How to control future blazes

Another major task will be ensuring that, in the future, we will be able to control large fires. A park must be planned in such a location where, if there are fires, they will not spread to settled areas - and this is the purpose of the separation zones scientists are proposing along the perimeters of inhabited areas and strategic spots within the forest, such as ridge lines.

"Everyone wants a pine branch in his home in order to feel connected to nature, but forests situated near communities must be thinned to prevent fires," agrees Shkedi. "It may also be necessary to do this near the Hai-Bar nature reserve [for wild animals]. Paving roads through wooded areas to enable access for firefighters on the ground is still a controversial issue."

"Forests and woods that are too dense are one of the factors that cause fires to spread. We need to more effectively thin them through means like grazing," Shkedi continues. "However, it is also necessary to prevent too many new roads from being carved out, which could result in damage because they will enable visitors to more easily go deeper into the territory and create additional risks of fires. Furthermore, in the last fire we saw that what made the most difference was putting out the fire from the air."

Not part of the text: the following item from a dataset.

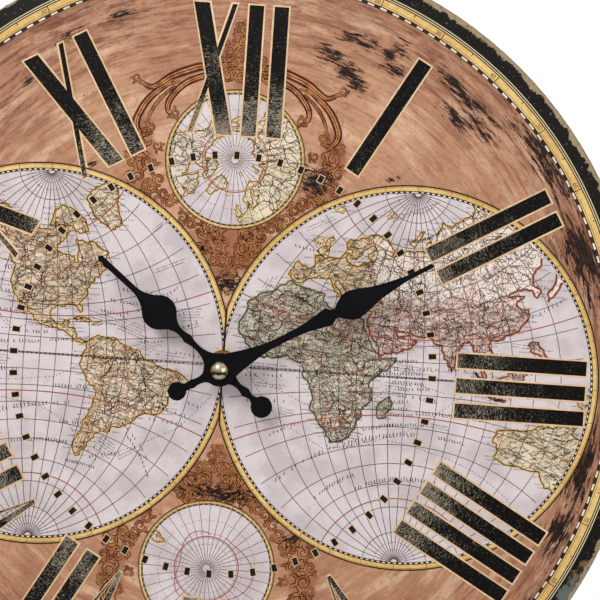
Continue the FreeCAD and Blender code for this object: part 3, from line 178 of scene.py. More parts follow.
# Coasts as longitude and latitude, drawn from a common school atlas
LANDS = {
    "north_america": (
        (-168, 65.6), (-162, 70), (-156, 71.2), (-141, 69.7), (-128, 70.2), (-115, 68.5), (-108, 68),
        (-95, 68.5), (-95, 72), (-88, 68.5), (-82, 69.5), (-82, 66.5), (-87, 64), (-94, 61), (-94, 58.5),
        (-88, 56.7), (-82, 55.2), (-82, 52), (-79, 51.5), (-79, 55), (-77, 59), (-78, 62.3), (-72, 61.5),
        (-69, 59), (-65, 59.8), (-61, 56), (-57, 52.5), (-60, 50), (-66, 50), (-69, 48.5), (-64, 49),
        (-61, 46), (-66, 43.8), (-70, 43), (-70.5, 41.7), (-74, 40.5), (-76, 37), (-75.7, 35.2),
        (-79, 33), (-81.3, 31), (-80, 26), (-81.3, 25.3), (-83, 29), (-85, 29.8), (-89, 30.2), (-90, 29),
        (-94, 29.5), (-97.3, 27.5), (-97.7, 22.5), (-95.5, 18.8), (-91.5, 18.5), (-90, 21), (-87, 21.5),
        (-88.2, 17), (-84, 15.8), (-83.4, 11), (-80, 9.2), (-77.4, 8.6), (-80, 7.4), (-85, 10), (-88, 13),
        (-94, 16), (-102, 18), (-105.5, 20.5), (-106.5, 23.5), (-112.5, 30), (-114.7, 31.5), (-109.8, 23),
        (-112.5, 25.5), (-115, 29), (-117.2, 32.7), (-120.6, 34.7), (-124, 40), (-124.2, 46), (-123, 49),
        (-128, 51), (-132, 56), (-140, 59.8), (-147, 60.8), (-152, 59), (-158, 56.5), (-164, 54.6),
        (-158, 58.6), (-165, 61), (-161, 64.2),
    ),
    "baffin": (
        (-100, 70), (-95, 76), (-80, 77.5), (-68, 74), (-62, 69), (-64, 64), (-72, 64.5), (-78, 68.5),
        (-87, 69.8),
    ),
    "greenland": (
        (-52, 72), (-47.3, 75.5), (-33.8, 75), (-23.8, 72.5), (-23.8, 68), (-35.6, 66), (-40.3, 62),
        (-42.6, 59.3), (-49.6, 60), (-51.2, 64), (-53.6, 68),
    ),
    "south_america": (
        (-77.4, 8.6), (-74, 11), (-71.5, 12.2), (-67, 10.6), (-62, 10.6), (-60, 8.4), (-57, 6),
        (-51.5, 4.2), (-50, 0.2), (-44, -2.6), (-38.5, -3.8), (-35, -6.5), (-35.2, -9.5), (-39, -13.5),
        (-39.5, -18), (-41, -22), (-46, -24), (-48.7, -28), (-53, -33.5), (-57, -34.7), (-57, -37.5),
        (-62, -39), (-65, -41.5), (-63.7, -42.5), (-67, -46), (-66, -48), (-69, -51), (-68.4, -53),
        (-71, -54), (-75, -51), (-75.5, -47), (-73.5, -41.8), (-73.5, -37), (-71.5, -32), (-70.5, -25),
        (-70.2, -18.5), (-76, -14), (-79.5, -8), (-81.2, -5), (-80, -2.3), (-80, 1), (-77.5, 4),
    ),
    "cuba": ((-85, 21.9), (-82, 23.2), (-77, 21.7), (-74.3, 20.2), (-77.5, 19.9), (-80, 21.6)),
    "hispaniola": ((-74.3, 18.5), (-73, 19.9), (-70, 19.7), (-68.4, 18.6), (-71.5, 17.7)),
    "chukotka": (
        (158, 70.5), (172, 69.8), (180, 68.8), (190, 66.2), (186, 64.5), (179.5, 62.5), (171, 60.2),
        (163.5, 59), (162, 56), (159, 53), (156, 58), (157, 64),
    ),
    "new_zealand": (
        (172.7, -34.4), (178.5, -37.8), (175, -41.6), (171, -45.8), (168, -46.6), (166.5, -45.8),
        (172.6, -40.6),
    ),
    "africa": (
        (-6, 35.8), (-1, 35.3), (5, 36.8), (10.5, 37.3), (11, 34), (15.5, 32.3), (20, 31), (22, 32.8),
        (25, 31.7), (30, 31.4), (32.4, 31.2), (33.5, 28), (35.5, 24), (37.3, 20.5), (38.8, 17.5),
        (41.5, 14), (43.3, 12), (45, 10.6), (51, 11.8), (50.5, 9), (48, 4.8), (44, 1), (41, -2),
        (39, -5.5), (40.5, -11), (40.5, -15), (36.5, -18.5), (34.8, -20.5), (35.5, -24), (32.8, -26),
        (31, -31), (27, -35), (22, -36), (18.5, -35.6), (17.5, -31), (15, -26), (14.3, -22), (12, -17.5),
        (13.5, -12), (12.5, -6.5), (9.5, -2.5), (9.5, 1.5), (9.2, 4), (6, 4.3), (3, 6.3), (-2, 4.8),
        (-7.5, 4.4), (-11.5, 6.8), (-14, 9.8), (-16.8, 12.5), (-17.3, 14.8), (-16.2, 19), (-17, 21.5),
        (-14.5, 26), (-10, 29.5), (-9.5, 31.5),
    ),
    "madagascar": ((49.3, -12), (50.4, -15.8), (47.5, -24.8), (44.2, -25.2), (43.5, -22), (44.3, -16.5)),
    "eurasia": (
        (-9, 38.7), (-8.8, 43), (-2, 43.4), (-1.2, 46), (-4.5, 48.4), (1.5, 50.2), (4, 52), (8, 53.8),
        (8.5, 57), (10.7, 57.6), (10.5, 55), (14, 54.2), (19, 54.5), (21.5, 57.5), (24, 58), (28, 59.6),
        (23, 60), (21.3, 61.5), (25, 65), (22, 65.6), (17.5, 62.2), (17.5, 60.2), (16, 57), (12.8, 55.6),
        (11.2, 59), (8, 58), (5.2, 59.5), (5, 62), (10, 64), (14.5, 68), (20, 70), (27, 71), (33, 69.5),
        (41, 67), (38.5, 64.5), (44, 66), (46, 68.2), (54, 68.5), (60, 69), (67, 68.8), (68, 72),
        (73, 72.8), (74, 68), (78, 72), (87, 75), (98, 76), (105, 77.5), (113, 74), (122, 73), (130, 71),
        (140, 72.5), (152, 71), (162, 69.5), (172, 69.8), (180, 68.8), (190, 66.2), (186, 64.5),
        (179.5, 62.5), (171, 60.2), (163.5, 59), (162, 56), (157, 51), (155.5, 56), (160, 60), (163, 62),
        (155, 59.4), (143, 59.3), (135, 54.7), (141, 52.5), (140, 48), (135, 43.5), (130, 42.5),
        (127.5, 39.5), (129.3, 36), (126.5, 34.5), (126, 38), (121.5, 39.5), (121.5, 41), (118, 39),
        (122.3, 37), (119.3, 35), (121.8, 31.5), (121, 28), (117, 23.5), (111, 21.2), (108, 21.6),
        (106, 19), (109, 13), (106.5, 10), (105, 8.8), (104.5, 10.5), (101, 13), (99.5, 10), (103.5, 4),
        (104, 1.4), (101, 3), (98.3, 8), (98.5, 14), (97, 17), (94.4, 16), (94, 19), (91.8, 22.3),
        (87, 21.5), (82, 16.5), (80, 12), (79.8, 8.3), (77.5, 5), (75.5, 10), (73, 16.5), (72.7, 20.5),
        (70, 21), (67, 24.8), (61.5, 25.2), (57, 26.9), (51.5, 27.8), (48.5, 30), (50.2, 26.5),
        (51.5, 24.5), (56.2, 26), (56.7, 24.2), (59.7, 22.4), (57.7, 19), (52, 15.6), (45, 12.8),
        (43.4, 12.7), (42.5, 16.5), (39, 21.5), (35.2, 28), (34.9, 29.5), (34.4, 31.4), (35.9, 35),
        (36, 36.8), (31, 36.6), (27.5, 37), (26.5, 39.5), (29, 41), (35, 42), (41.3, 41.5), (37.5, 44.7),
        (39, 47.2), (35, 46.3), (33.5, 44.5), (31, 46.6), (28.7, 44.5), (28, 41.5), (26, 40.8),
        (23, 40.5), (24, 38), (22.8, 36.5), (20, 39.5), (19.5, 42), (15, 44.5), (13.5, 45.7),
        (12.4, 44.5), (14, 42.3), (18.4, 40), (16, 38), (15.8, 40), (12.3, 41.8), (9, 44.3), (6, 43.2),
        (3.2, 43), (3.2, 41.8), (-0.3, 39.3), (-2, 36.8), (-5.5, 36.1), (-8.9, 37),
    ),
    "britain": (
        (-5, 50), (1.3, 51.2), (0.3, 53), (-3, 55.8), (-2, 57.6), (-5, 58.6), (-5, 55), (-3.2, 53.4),
        (-5, 52),
    ),
    "ireland": ((-10, 51.6), (-6.3, 52.2), (-5.6, 54.6), (-8, 55.2), (-10, 54)),
    "iceland": ((-22.5, 64), (-18.5, 63.4), (-13.7, 65), (-16, 66.4), (-22.5, 66.2)),
    "novaya_zemlya": ((51.5, 71.5), (55, 73.5), (61, 76), (68, 77), (60, 73.5), (56.5, 70.7)),
    "svalbard": ((14, 77), (22, 78.5), (20, 80.3), (11, 79.6)),
    "ceylon": ((79.9, 9.5), (81.8, 7.5), (80.6, 6), (79.9, 7.5)),
    "sumatra": ((95.3, 5.5), (100, 2.5), (104, -1.5), (106, -5.8), (102, -4), (98.5, 1.5)),
    "java": ((105.2, -6.6), (110, -6.6), (114.5, -7.7), (114, -8.6), (108, -7.8)),
    "borneo": ((109.2, 1.5), (113, 3.2), (117, 7), (119, 5), (117.5, 0), (116, -4), (110.5, -3)),
    "celebes": ((119.5, -5.5), (120.5, -1), (125, 1.5), (121, 0.4), (123, -4.5), (121, -3)),
    "new_guinea": (
        (131, -0.8), (134, -3), (138, -1.7), (144, -4), (150.5, -10.5), (146, -8.8), (142, -9.2),
        (138, -8), (135, -4.3),
    ),
    "philippines": (
        (120.5, 18.5), (122.2, 18), (124, 12.5), (126.3, 8), (123, 7.5), (122, 13), (120, 15),
    ),
    "japan": (
        (130, 31.5), (136, 34), (140.5, 35.5), (142, 40), (145, 43.5), (141.5, 45.3), (140, 40.5),
        (136, 36.5), (131, 34),
    ),
    "australia": (
        (113.8, -22.5), (117, -20.7), (122, -18), (126, -14.2), (129.5, -15), (131, -12), (136.5, -12),
        (135.5, -15), (140.5, -17.5), (142.3, -11), (145.5, -15), (148, -20), (153, -25.5), (152.5, -32),
        (150, -37.5), (144, -38.5), (140, -38), (138, -34), (135.5, -34.8), (131, -31.5), (124, -33.3),
        (118, -35), (115, -34.2), (115.6, -31), (113.5, -26),
    ),
    "tasmania": ((144.8, -40.8), (148.3, -41), (147.8, -43.3), (146, -43.5)),
}
WEST_LANDS = (
    "north_america", "baffin", "greenland", "south_america", "cuba", "hispaniola", "chukotka",
    "new_zealand",
)
EAST_LANDS = tuple(name for name in LANDS if name not in WEST_LANDS)
NORTH_LANDS = (
    "north_america", "baffin", "greenland", "eurasia", "britain", "ireland", "iceland", "novaya_zemlya",
    "svalbard",
)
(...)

"The areas of forest for which we are responsible have enough roads, perhaps too many," adds Boneh. "It's necessary, however, to examine the situation in other areas. What's clear is that an aerial armada, like the one we had recently, will not always be at our disposal. And even if we do have some firefighting planes at our disposal, we'll still need forces on the ground in order fully to deal with flames."

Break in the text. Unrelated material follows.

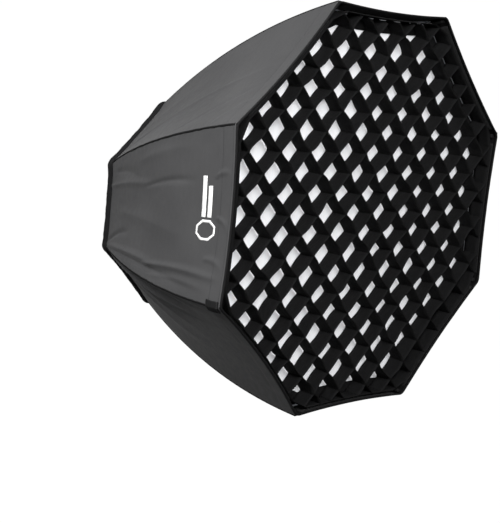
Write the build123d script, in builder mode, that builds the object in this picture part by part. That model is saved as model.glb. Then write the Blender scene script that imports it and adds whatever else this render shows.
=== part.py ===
"""Octabox: an eight-sided fabric light box on sprung rods, with an egg-crate grid.

Millimetres. The origin is the centre of the bayonet bore, in the face that meets the
flash head. +Y points back to the flash head, the open front faces -Y, and +Z is up.
The cloth body leans: its front, and every section parallel to it, tips forward at the top.
"""
import os
from math import cos, radians, sin, tan

from build123d import *

# Cloth body: radii are measured to the corners of the octagon
FRONT_RADIUS = 475.0  # front edge
RIM_RADIUS = 268.0  # rear edge of the side panels
RIM_DISTANCE = 619.0  # from the front plane back to the rear rim
ROD_BOW = 31.0  # how far the rods bow out at mid-length
LEAN = 6.8  # degrees that the front tips forward under its own weight
CLOTH = 1.2  # thickness of the side and back panels
SIDES = 8
HALF_SIDE = 180.0 / SIDES  # degrees from the middle of a side to its corner
SECTIONS = 5  # facets along each side panel

# Back of the cloth body, where it closes in to the speed ring
RIM_Y = -163.0
BACK_RING_RADIUS = 125.0
BACK_RING_Y = -34.0
FRONT_Y = RIM_Y - RIM_DISTANCE
RIM_TUBE_RADIUS = 6.0
RIM_CORNER_RADIUS = 16.0
BACK_START = 0.05  # share of the way from the rim to the cuff where a back panel starts
SEAM_RADIUS = 2.2
SEAM_DEPTH = 1.5  # seam centre below the corner of the cloth
SEAM_GAP = 3.2  # each panel stops this far short of its corner
PANEL_START = 2.0  # side panels and lip start this far behind the front plane

# Speed ring and bayonet insert
BORE_RADIUS = 49.0
COLLAR_RADIUS = 52.5
COLLAR_LENGTH = 12.0
LUG_RADIUS = 56.0
LUG_THICKNESS = 5.0
LUG_NOTCH = (40.0, 60.0)  # radial depth and width of the gaps between lugs
LUGS = 3
FLANGE_RADIUS = 72.0
FLANGE_THICKNESS = 8.0
RUNNING_GAP = 0.08
END_GAP = 0.3
RING_RADIUS = 92.0
RING_BORE_RADIUS = 64.0
RING_THICKNESS = 14.0
RING_EDGE_RADIUS = 1.5
CLIPS = 3
CLIP_SIZE = (23.0, 16.0)
CLIP_CENTRE_RADIUS = 78.0
CLIP_CORNER_RADIUS = 3.0
CLIP_SCREW_RADIUS = 82.0
CLIP_THICKNESS = 2.0
SCREW_RADIUS = 1.5
SCREW_HEAD_RADIUS = 3.0
SCREW_HEAD = 2.0
SCREW_REACH = 7.0  # how far a screw goes into the ring
SCREW_SLOT = (3.6, 0.8)
SCREW_SLOT_DEPTH = 1.1
SOFT_EDGE = 0.8  # rounding of screw heads and knobs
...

Boneh says that the Nature and Parks Authority, like the JNF, should also equip itself with firefighting vehicles. Sources at the authority say they have tried to do so, but to date have received only two fire engines which are so old they were returned to the state.

"We thought of selling them as collectors' items," one source at the authority said cynically. "That way we'd have had money to buy suitable firefighting vehicles."